Common pitfalls on the South Coast

  • Skipping Form FI registration. The single most common — and most expensive — mistake. Without it, your future repatriation via Form FC is compromised.
  • Using the seller's or developer's attorney. Always retain your own.
  • Underestimating strata fees and reserves. South Coast condos vary enormously in management quality; ask for two years of financial statements and reserve-fund status.
  • Salt-air maintenance. Beachfront units look magical and corrode aggressively. Budget for ongoing AC, balcony railing, and window-track maintenance.
  • Hurricane and windstorm insurance. Mandatory for mortgaged property and strongly advisable otherwise; premiums have moved meaningfully in recent years.
  • Off-plan risk. Pre-construction pricing on the South Coast can be attractive, but verify the developer's track record, deposit-protection arrangements, and planning permissions.

Short FAQ

Can I buy a South Coast condo entirely from abroad? Yes — via a Power of Attorney to your Barbadian attorney, with funds wired into Barbados and Form FI filed.

Do I pay the 2.5% Property Transfer Tax as a buyer? No. The seller pays both the 2.5% PTT and the 1% Stamp Duty.

Is there capital gains tax when I sell? No — Barbados imposes no CGT on real-estate gains. Frequent trading is treated differently and should be discussed with a tax advisor.

Can I get a mortgage from a Barbadian bank? Normally, no, as a non-resident. Plan for cash or offshore financing.

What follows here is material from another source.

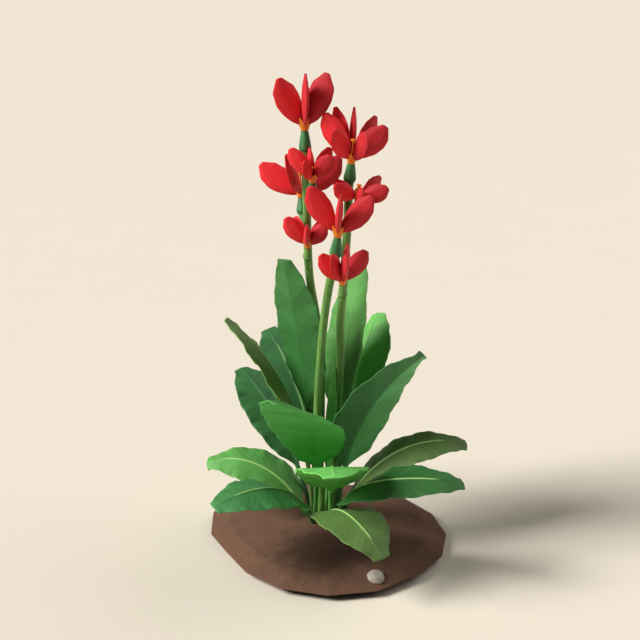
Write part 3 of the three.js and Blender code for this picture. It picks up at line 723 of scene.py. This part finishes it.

Is title insurance standard? Less so than in North America; your attorney's title opinion is the primary protection. Discuss whether title insurance makes sense for your specific property.

A final word

The South Coast rewards buyers who do the unglamorous work: independent legal advice, Central Bank registration on the way in so repatriation is clean on the way out, and a clear-eyed view of maintenance costs in a tropical marine environment. Rates, bands, and procedures evolve — confirm current figures with the Barbados Revenue Authority, the Central Bank of Barbados, and a licensed Barbadian attorney-at-law before you commit.